▶ Dataset extract:
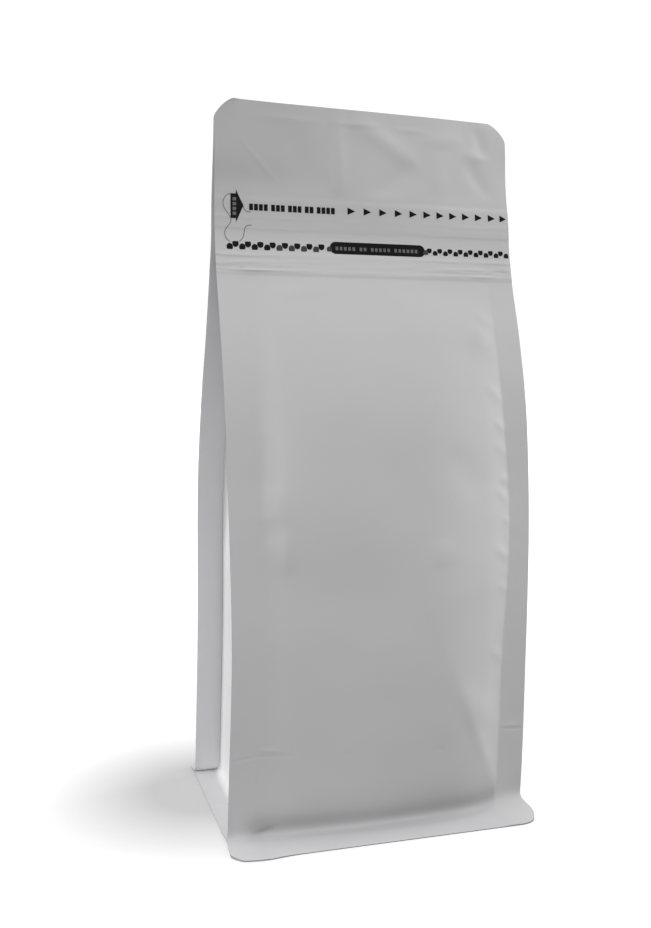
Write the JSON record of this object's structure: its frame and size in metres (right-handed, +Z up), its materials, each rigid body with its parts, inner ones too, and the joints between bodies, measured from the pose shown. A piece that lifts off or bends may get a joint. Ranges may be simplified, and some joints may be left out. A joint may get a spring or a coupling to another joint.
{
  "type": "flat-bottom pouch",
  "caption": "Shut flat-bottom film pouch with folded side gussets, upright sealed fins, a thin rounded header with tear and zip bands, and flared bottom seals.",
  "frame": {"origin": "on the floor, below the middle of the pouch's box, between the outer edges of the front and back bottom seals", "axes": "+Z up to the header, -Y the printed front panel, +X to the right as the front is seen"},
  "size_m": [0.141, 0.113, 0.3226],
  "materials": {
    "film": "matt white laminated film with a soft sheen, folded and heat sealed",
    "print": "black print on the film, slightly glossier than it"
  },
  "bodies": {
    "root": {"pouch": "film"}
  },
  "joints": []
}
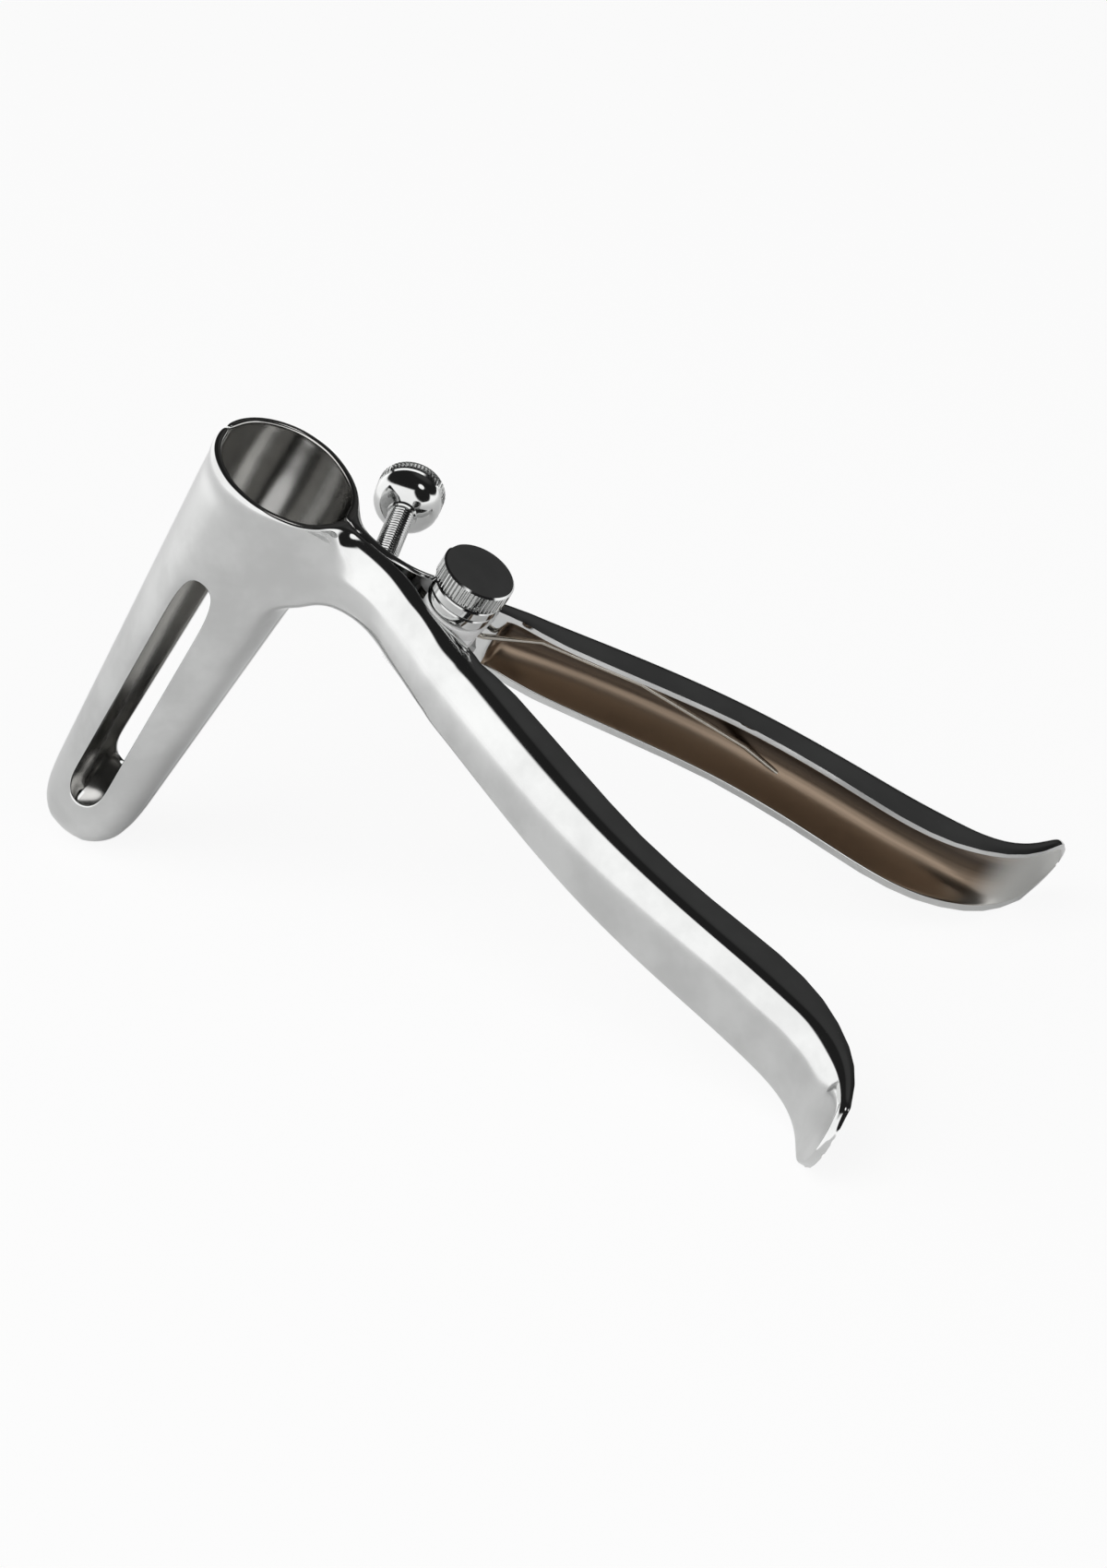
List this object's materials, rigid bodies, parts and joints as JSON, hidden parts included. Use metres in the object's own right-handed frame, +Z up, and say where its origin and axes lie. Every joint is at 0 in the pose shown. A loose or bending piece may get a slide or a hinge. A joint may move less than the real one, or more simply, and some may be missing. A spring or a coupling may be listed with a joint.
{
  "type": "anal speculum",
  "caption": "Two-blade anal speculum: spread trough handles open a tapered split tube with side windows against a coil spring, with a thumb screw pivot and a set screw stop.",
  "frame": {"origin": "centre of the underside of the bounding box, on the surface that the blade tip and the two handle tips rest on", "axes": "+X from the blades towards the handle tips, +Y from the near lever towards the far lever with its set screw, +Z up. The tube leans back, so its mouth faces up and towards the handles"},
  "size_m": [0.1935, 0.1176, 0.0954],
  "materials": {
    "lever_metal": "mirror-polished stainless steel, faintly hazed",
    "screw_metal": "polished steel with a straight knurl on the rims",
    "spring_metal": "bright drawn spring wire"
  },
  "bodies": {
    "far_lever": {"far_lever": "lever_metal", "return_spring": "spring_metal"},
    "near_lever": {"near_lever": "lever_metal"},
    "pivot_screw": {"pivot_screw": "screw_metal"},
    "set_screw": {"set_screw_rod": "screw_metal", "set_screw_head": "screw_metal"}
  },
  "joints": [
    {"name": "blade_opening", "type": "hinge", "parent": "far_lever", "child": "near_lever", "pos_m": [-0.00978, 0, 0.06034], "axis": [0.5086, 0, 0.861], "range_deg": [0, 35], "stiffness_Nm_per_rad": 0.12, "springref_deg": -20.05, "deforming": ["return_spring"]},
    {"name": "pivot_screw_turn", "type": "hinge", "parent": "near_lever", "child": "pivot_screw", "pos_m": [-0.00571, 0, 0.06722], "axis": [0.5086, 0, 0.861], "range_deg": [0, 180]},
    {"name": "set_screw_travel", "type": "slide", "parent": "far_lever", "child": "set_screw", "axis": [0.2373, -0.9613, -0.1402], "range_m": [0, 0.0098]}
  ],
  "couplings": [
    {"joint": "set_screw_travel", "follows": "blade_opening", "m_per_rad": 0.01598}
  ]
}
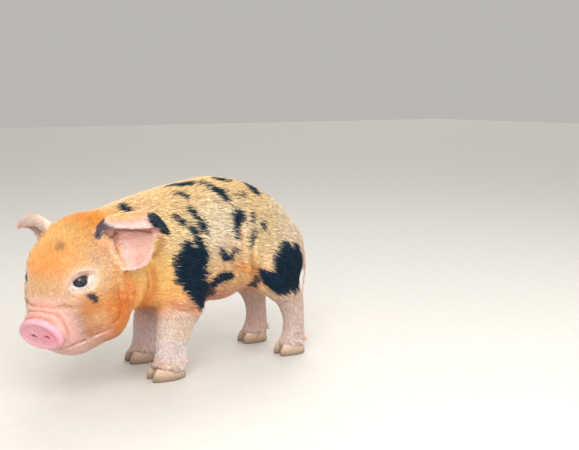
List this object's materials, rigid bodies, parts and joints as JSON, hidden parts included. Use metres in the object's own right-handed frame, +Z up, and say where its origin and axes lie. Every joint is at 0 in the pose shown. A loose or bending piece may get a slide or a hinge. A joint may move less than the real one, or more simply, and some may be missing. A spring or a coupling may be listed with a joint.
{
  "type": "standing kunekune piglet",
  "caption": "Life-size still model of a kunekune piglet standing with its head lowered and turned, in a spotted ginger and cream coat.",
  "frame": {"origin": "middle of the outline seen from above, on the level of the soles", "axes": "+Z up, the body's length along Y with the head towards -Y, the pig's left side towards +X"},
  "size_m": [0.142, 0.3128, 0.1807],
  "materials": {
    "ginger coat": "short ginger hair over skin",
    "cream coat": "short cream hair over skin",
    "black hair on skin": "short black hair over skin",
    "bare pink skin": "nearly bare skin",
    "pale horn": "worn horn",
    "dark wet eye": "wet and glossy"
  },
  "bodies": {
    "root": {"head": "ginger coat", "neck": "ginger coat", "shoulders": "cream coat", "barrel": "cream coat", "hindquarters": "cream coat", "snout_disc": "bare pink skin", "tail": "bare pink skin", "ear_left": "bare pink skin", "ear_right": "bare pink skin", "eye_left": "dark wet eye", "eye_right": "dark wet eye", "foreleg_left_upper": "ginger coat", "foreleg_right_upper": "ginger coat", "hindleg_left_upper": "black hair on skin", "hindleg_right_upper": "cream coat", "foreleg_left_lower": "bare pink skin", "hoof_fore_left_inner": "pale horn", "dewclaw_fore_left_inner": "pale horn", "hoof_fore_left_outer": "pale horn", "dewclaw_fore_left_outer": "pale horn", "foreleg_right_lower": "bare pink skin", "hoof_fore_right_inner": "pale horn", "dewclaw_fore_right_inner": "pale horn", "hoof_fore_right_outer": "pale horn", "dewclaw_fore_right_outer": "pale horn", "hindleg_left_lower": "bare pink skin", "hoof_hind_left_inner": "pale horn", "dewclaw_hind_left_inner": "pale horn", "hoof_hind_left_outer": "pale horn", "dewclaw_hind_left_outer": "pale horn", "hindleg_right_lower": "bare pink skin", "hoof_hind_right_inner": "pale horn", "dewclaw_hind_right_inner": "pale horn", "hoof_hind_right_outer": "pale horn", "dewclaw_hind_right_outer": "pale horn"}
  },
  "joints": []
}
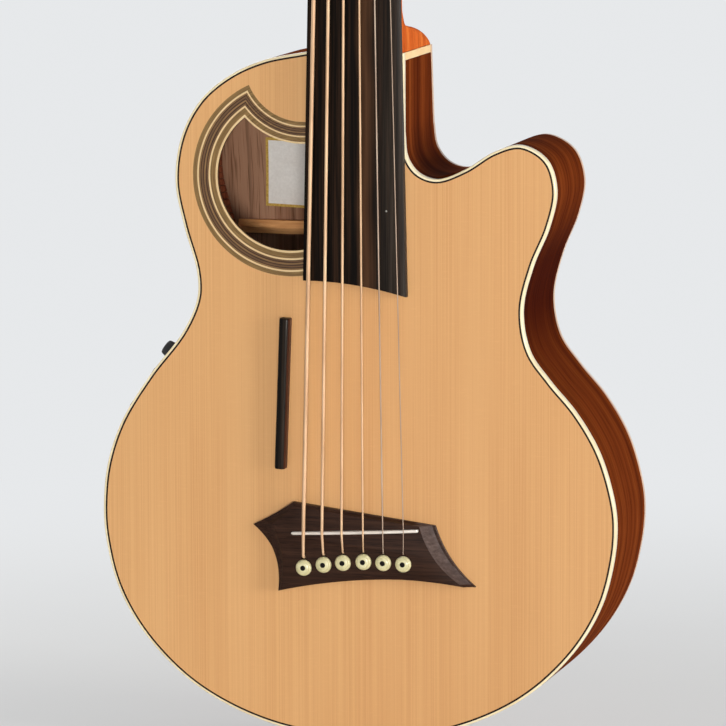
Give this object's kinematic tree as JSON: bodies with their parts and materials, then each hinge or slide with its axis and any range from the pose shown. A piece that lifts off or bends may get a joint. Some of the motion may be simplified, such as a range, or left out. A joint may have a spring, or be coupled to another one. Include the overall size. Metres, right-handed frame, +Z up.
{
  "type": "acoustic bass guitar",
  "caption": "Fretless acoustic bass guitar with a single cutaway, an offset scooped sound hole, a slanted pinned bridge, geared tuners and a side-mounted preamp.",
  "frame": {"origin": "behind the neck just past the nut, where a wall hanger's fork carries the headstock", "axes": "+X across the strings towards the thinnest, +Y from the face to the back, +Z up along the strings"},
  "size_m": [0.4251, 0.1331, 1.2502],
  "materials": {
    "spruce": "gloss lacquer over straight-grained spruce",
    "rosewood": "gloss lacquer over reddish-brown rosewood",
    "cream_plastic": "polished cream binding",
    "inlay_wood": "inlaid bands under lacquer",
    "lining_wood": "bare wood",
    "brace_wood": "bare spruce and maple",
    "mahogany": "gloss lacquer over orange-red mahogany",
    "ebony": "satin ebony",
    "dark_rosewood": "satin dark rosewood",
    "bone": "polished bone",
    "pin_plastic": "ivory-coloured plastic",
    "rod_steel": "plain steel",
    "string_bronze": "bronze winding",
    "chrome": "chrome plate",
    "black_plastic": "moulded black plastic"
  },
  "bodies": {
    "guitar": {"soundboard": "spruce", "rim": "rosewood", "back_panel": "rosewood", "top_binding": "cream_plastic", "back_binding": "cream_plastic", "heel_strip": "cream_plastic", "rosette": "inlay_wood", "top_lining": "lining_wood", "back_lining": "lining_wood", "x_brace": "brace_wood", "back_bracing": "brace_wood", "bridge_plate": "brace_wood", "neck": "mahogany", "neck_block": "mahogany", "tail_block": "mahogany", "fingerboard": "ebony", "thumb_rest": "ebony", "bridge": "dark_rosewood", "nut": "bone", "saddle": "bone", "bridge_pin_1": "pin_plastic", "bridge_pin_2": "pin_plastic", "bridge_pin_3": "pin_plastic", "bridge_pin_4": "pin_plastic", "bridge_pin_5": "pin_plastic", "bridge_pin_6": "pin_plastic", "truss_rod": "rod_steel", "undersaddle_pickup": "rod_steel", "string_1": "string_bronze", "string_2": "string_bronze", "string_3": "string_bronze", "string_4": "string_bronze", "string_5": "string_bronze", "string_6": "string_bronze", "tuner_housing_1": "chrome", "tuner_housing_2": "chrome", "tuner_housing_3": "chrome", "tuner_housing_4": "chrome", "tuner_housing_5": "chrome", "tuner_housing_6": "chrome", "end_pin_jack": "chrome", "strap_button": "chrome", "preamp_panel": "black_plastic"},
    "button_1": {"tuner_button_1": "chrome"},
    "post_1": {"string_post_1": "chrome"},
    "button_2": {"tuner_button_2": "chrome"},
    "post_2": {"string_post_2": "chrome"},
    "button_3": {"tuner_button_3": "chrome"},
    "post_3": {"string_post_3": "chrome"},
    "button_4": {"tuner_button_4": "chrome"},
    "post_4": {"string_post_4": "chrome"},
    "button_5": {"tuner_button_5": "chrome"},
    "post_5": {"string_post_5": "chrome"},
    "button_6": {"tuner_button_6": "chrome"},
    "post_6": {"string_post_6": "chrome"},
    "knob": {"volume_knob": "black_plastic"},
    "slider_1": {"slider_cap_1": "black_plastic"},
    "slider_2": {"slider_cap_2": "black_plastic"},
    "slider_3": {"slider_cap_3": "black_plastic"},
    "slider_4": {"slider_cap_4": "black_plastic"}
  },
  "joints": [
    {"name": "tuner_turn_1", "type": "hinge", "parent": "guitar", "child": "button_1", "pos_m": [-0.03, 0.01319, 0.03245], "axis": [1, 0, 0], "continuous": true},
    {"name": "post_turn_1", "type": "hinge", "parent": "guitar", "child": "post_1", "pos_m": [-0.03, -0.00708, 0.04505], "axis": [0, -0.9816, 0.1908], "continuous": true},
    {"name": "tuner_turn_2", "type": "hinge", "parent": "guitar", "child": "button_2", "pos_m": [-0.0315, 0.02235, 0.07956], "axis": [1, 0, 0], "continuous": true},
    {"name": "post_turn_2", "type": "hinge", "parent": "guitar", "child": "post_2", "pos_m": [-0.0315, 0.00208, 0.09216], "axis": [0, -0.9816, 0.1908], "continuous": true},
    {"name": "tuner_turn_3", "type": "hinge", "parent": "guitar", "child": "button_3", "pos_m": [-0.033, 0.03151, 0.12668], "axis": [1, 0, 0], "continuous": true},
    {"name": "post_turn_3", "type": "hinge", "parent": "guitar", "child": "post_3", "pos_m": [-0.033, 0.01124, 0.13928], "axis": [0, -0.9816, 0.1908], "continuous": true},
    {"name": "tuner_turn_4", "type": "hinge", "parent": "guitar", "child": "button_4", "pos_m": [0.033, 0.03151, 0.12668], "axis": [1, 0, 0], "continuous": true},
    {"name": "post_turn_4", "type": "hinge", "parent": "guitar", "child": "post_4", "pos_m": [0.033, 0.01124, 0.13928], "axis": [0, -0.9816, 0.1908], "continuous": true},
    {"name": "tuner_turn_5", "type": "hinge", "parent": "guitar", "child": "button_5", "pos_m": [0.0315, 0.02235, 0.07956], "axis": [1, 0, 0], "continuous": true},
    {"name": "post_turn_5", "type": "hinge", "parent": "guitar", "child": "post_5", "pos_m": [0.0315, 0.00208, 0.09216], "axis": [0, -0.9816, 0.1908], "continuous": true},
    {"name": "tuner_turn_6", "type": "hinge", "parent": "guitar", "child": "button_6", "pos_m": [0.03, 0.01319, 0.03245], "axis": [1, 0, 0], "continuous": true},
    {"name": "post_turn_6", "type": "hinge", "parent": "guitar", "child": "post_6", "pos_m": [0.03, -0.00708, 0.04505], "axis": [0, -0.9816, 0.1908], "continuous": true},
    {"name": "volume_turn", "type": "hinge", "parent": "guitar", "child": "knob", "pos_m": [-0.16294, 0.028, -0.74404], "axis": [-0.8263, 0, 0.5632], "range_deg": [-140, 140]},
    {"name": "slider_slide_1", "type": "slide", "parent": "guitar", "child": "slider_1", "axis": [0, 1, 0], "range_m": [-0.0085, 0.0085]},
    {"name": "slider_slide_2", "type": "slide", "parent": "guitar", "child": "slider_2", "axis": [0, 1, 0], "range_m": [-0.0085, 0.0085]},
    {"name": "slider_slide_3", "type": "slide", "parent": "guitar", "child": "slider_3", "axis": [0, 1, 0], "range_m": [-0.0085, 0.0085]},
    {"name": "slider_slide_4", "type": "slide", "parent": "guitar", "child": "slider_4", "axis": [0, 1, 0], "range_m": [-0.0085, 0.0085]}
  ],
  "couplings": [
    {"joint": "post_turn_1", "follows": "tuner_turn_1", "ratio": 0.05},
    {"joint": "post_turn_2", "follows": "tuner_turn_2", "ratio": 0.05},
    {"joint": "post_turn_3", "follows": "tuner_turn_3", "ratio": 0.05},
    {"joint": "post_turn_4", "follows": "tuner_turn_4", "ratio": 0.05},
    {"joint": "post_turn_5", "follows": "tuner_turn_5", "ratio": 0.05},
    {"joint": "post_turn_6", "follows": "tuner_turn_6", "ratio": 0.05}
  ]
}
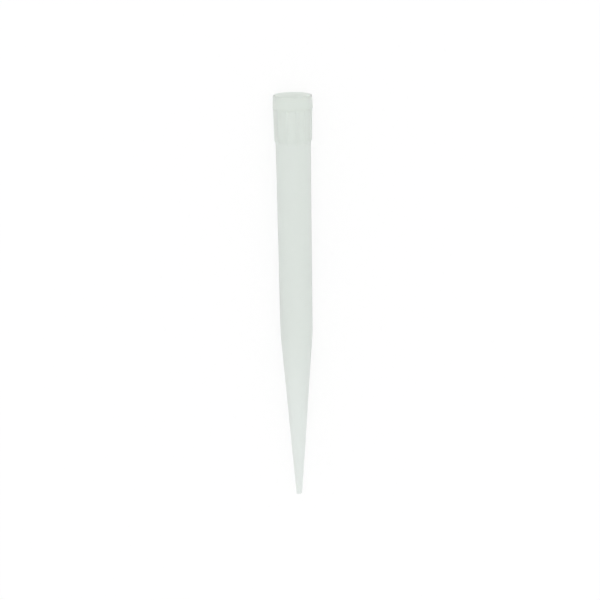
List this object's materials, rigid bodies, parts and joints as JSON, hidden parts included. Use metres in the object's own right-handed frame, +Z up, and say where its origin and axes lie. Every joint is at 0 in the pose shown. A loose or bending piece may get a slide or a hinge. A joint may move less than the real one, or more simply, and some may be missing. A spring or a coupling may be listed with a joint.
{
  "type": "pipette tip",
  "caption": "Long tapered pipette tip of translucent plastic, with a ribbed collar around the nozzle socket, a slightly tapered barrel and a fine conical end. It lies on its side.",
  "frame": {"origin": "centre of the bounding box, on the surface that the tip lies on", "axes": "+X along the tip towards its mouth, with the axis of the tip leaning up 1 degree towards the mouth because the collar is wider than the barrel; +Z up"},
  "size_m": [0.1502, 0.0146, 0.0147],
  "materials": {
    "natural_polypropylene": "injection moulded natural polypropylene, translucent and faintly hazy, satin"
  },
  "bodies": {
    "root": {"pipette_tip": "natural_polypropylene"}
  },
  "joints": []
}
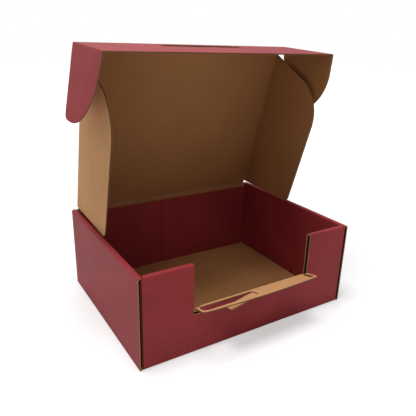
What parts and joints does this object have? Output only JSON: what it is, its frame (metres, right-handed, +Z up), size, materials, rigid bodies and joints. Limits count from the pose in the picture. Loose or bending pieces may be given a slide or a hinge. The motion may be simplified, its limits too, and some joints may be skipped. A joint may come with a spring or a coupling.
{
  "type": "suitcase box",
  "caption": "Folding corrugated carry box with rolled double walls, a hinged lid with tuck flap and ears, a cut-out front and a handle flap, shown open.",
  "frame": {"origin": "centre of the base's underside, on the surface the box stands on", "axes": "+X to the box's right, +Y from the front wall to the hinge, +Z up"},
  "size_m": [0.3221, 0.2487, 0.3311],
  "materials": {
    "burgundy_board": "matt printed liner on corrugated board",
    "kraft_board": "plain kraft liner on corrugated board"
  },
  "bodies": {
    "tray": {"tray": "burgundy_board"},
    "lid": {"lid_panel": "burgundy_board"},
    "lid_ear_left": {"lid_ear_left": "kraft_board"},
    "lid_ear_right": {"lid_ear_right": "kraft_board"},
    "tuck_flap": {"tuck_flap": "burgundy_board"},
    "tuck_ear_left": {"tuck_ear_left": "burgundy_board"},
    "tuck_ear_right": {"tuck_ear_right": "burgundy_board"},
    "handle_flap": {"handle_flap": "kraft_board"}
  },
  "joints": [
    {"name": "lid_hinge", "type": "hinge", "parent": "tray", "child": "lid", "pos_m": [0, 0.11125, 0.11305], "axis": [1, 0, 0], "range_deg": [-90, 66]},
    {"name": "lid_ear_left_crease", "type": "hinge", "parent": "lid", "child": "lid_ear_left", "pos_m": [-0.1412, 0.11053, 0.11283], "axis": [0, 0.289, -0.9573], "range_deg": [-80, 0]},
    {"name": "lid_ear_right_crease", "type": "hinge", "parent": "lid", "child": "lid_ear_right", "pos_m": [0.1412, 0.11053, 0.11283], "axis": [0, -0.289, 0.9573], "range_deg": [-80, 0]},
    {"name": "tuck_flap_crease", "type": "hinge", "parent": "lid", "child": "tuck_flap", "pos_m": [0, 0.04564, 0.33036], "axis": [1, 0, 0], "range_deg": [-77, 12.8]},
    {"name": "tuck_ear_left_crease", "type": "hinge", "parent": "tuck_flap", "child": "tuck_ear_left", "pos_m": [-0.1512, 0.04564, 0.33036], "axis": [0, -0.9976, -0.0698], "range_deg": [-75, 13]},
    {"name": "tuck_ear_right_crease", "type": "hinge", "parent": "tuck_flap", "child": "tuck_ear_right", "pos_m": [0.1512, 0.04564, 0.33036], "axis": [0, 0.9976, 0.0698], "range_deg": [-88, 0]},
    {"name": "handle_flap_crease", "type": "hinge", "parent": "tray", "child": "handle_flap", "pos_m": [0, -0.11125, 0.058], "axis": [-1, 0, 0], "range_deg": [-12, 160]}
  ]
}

▶ Work to do: In the lines above, locate the string "each". Copy every line where it occurs.

▶ Finished answer:
Write the JSON record of this object's structure: its frame and size in metres (right-handed, +Z up), its materials, each rigid body with its parts, inner ones too, and the joints between bodies, measured from the pose shown. A piece that lifts off or bends may get a joint. Ranges may be simplified, and some joints may be left out. A joint may get a spring or a coupling to another joint.
Give this object's kinematic tree as JSON: bodies with their parts and materials, then each hinge or slide with its axis and any range from the pose shown. A piece that lifts off or bends may get a joint. Some of the motion may be simplified, such as a range, or left out. A joint may have a spring, or be coupled to another one. Include the overall size. Metres, right-handed frame, +Z up.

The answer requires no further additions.